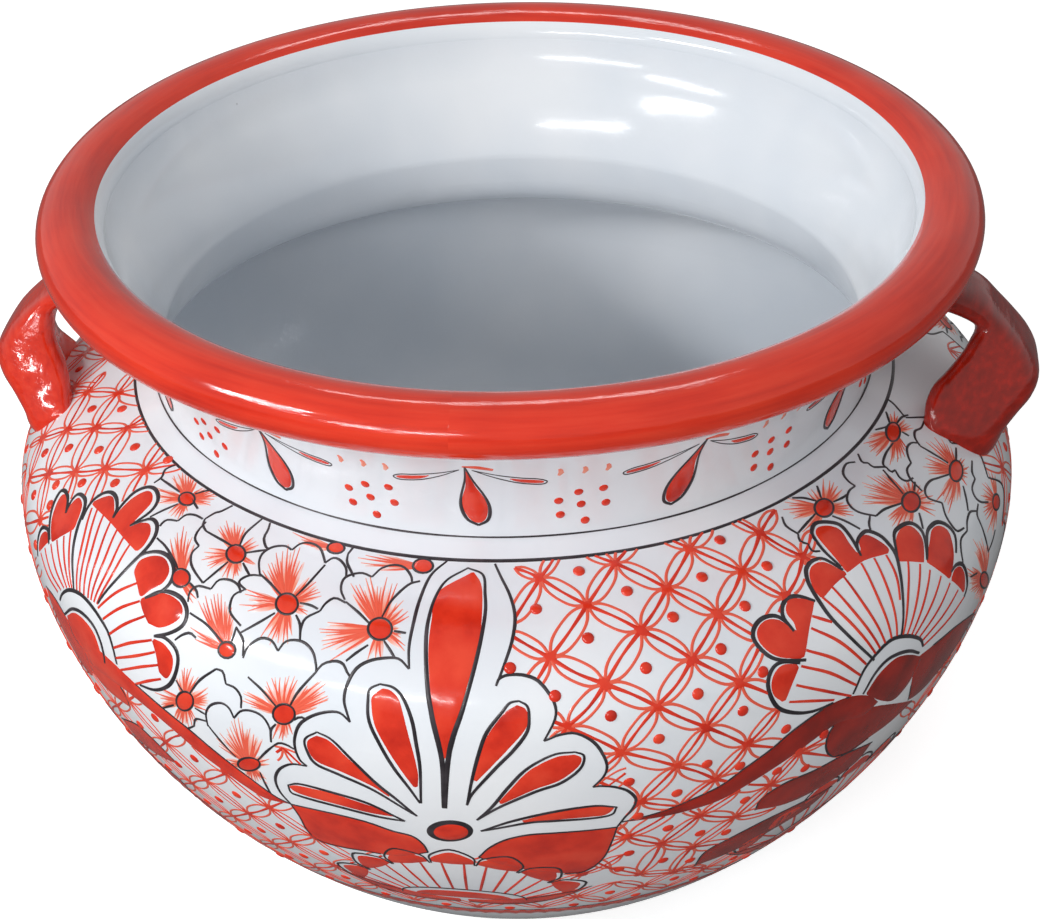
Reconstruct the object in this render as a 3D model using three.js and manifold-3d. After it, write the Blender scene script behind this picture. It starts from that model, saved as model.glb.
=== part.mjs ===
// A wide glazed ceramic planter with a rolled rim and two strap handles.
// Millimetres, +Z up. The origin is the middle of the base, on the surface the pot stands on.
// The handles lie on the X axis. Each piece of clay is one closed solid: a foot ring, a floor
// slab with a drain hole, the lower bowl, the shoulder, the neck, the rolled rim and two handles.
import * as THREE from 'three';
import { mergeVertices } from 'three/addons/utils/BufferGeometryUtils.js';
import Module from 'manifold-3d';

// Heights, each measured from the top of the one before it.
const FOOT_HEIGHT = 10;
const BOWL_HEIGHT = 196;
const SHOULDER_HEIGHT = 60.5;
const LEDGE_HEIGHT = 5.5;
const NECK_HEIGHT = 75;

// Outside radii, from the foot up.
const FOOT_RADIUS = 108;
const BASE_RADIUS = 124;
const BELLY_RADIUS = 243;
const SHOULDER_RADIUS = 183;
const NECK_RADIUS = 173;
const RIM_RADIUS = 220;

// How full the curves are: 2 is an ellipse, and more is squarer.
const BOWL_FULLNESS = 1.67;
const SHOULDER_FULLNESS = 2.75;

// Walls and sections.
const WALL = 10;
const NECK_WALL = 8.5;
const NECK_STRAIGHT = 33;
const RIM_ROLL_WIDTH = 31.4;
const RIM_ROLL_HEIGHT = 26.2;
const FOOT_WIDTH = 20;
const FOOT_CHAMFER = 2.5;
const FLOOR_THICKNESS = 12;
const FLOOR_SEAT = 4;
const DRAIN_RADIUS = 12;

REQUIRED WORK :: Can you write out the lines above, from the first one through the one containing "import Module from 'manifold-3d';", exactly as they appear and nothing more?

ANSWER TO THE EXERCISE ::
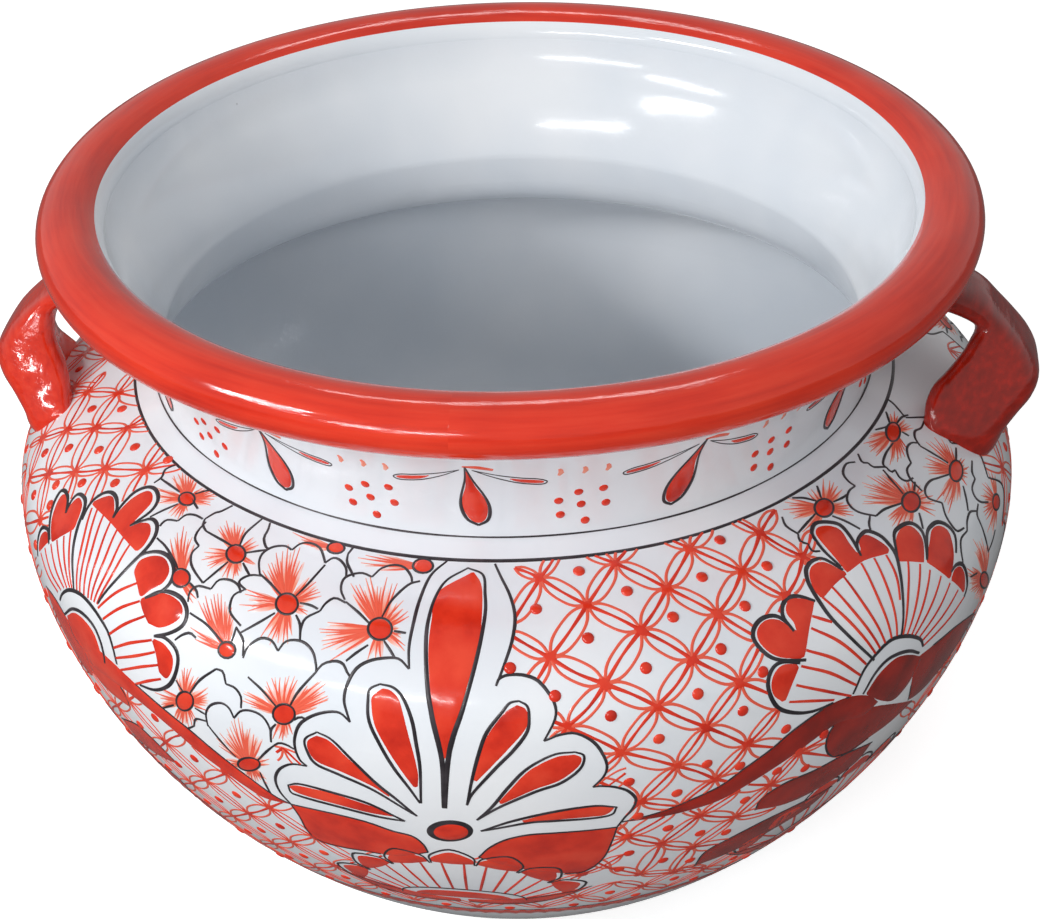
Reconstruct the object in this render as a 3D model using three.js and manifold-3d. After it, write the Blender scene script behind this picture. It starts from that model, saved as model.glb.
=== part.mjs ===
// A wide glazed ceramic planter with a rolled rim and two strap handles.
// Millimetres, +Z up. The origin is the middle of the base, on the surface the pot stands on.
// The handles lie on the X axis. Each piece of clay is one closed solid: a foot ring, a floor
// slab with a drain hole, the lower bowl, the shoulder, the neck, the rolled rim and two handles.
import * as THREE from 'three';
import { mergeVertices } from 'three/addons/utils/BufferGeometryUtils.js';
import Module from 'manifold-3d';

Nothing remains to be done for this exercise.